Trabzonspor, Rizespor karşısında ilk düdükle birlikte adeta fırtına gibi esti. Maçın daha ilk saniyelerinde Augusto’nun ayağından gelen gol, Bordo-Mavili tribünlerde sevinci erken başlattı.

Öyle ki, Trabzonspor’un ilk 20 dakikada ortaya koyduğu oyun, uzun zamandır görmeyi özlediğimiz türdendi: Önde baskı, topa hükmeden bir orta saha ve rakibini boğan bir tempo...Onuachu'nun 20. dakikadaki zarif kafa vuruşuyla skor 2-0’a geldiğinde, statta kimse bu maçın bu kadar gerileceğini tahmin etmiyordu. Ama futbol, her zaman olduğu gibi kendine has bir dille hatırlattı: "Bu oyun, rehaveti sevmez."
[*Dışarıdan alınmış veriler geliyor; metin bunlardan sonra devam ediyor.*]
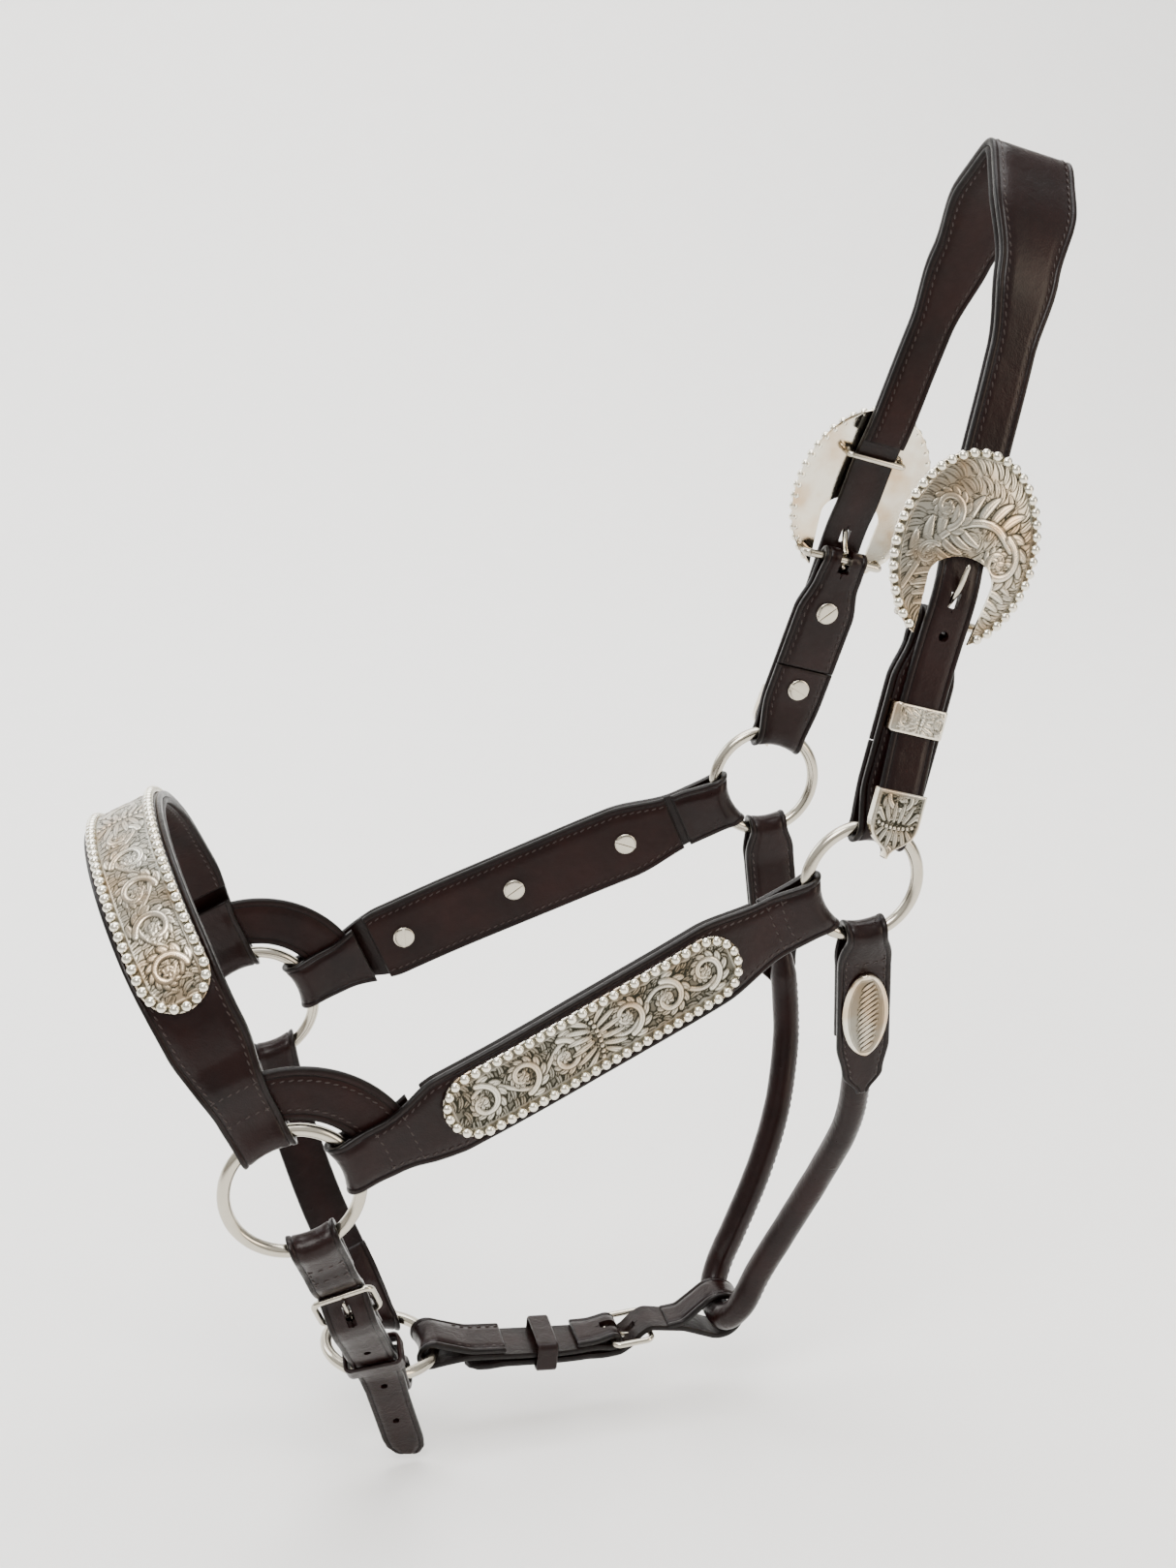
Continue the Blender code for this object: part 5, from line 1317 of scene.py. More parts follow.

Maçın ilk bölümünde en dikkat çeken isimlerden biri hiç şüphesiz genç yıldız Oulai oldu. 19 yaşında, sahada bu kadar olgun bir oyun oynamak, Trabzonspor adına geleceğe umutla bakmamız için yeterliydi. İlk golde yaptığı katkı, pozisyon bilgisi ve oyuna getirdiği enerjiyle,neler başarabileceğini gösterdi. Ancak onun oyundan çıkışıyla birlikte orta alanda yaşanan düşüş de bir o kadar dikkat çekiciydi.

İlk yarıda üstün olan, topu yöneten ve sahada ne yaptığını bilen bir Trabzonspor vardı. Ancak futbolda bazen bir an, her şeyi değiştirir. Savić ile Bagotov’un yaşadığı iletişimsizlik sonrası Rizespor’un attığı gol, bir yandan farkı bire indirirken, diğer yandan maçın ruhunu değiştirdi.

İkinci yarının başında yaşanan panik havası, Trabzonspor’un kırılgan yapısını bir kez daha gözler önüne serdi. Rizespor, arka arkaya pozisyonlar buldu. Trabzonspor ise her kazandığı topu birkaç pas sonra rakibe teslim ederek kendi kalesini sürekli tehdit altında bıraktı. Bu dakikalarda kaleci Onana'nın soğukkanlı duruşu ve kurtarışları, alınan üç puanın gizli mimarlarından biri oldu.

Fatih hocanın ikinci yarıdaki müdahaleleri, sahadaki düşüşe çare olamadı. Okay ve Oulai’nin oyundan çıkışı sonrası Bouchouari ve Zubkov'dan beklenen kıvılcım gelmedi. Aslında bu değişiklikler, Trabzonspor’un kadro derinliğinde hâlâ çözülmesi gereken sorunlar olduğunu gösterdi.

Son düdükle birlikte skor tabelasında 2-1’lik bir galibiyet yazıyordu. Kâğıt üstünde üç puan alındı, ama oyun içinde özellikle ikinci yarıdaki dağınık görüntü, teknik ekibin masa başında uzun uzun değerlendireceği cinsten. Bu galibiyet, yalnızca bir sonuç değil; Trabzonspor’a bir uyarı mektubuydu adeta. Fırtına ilk yarıda esti, ama ikinci yarıda dindi. Tribünler belki üç puana sevindi ama, takımın bu “iki yüzlü” görüntüsü düşündürdü.

Yine de… Kazanırken hataları görmek, kaybederken fark etmeye çalışmaktan her zaman daha değerlidir.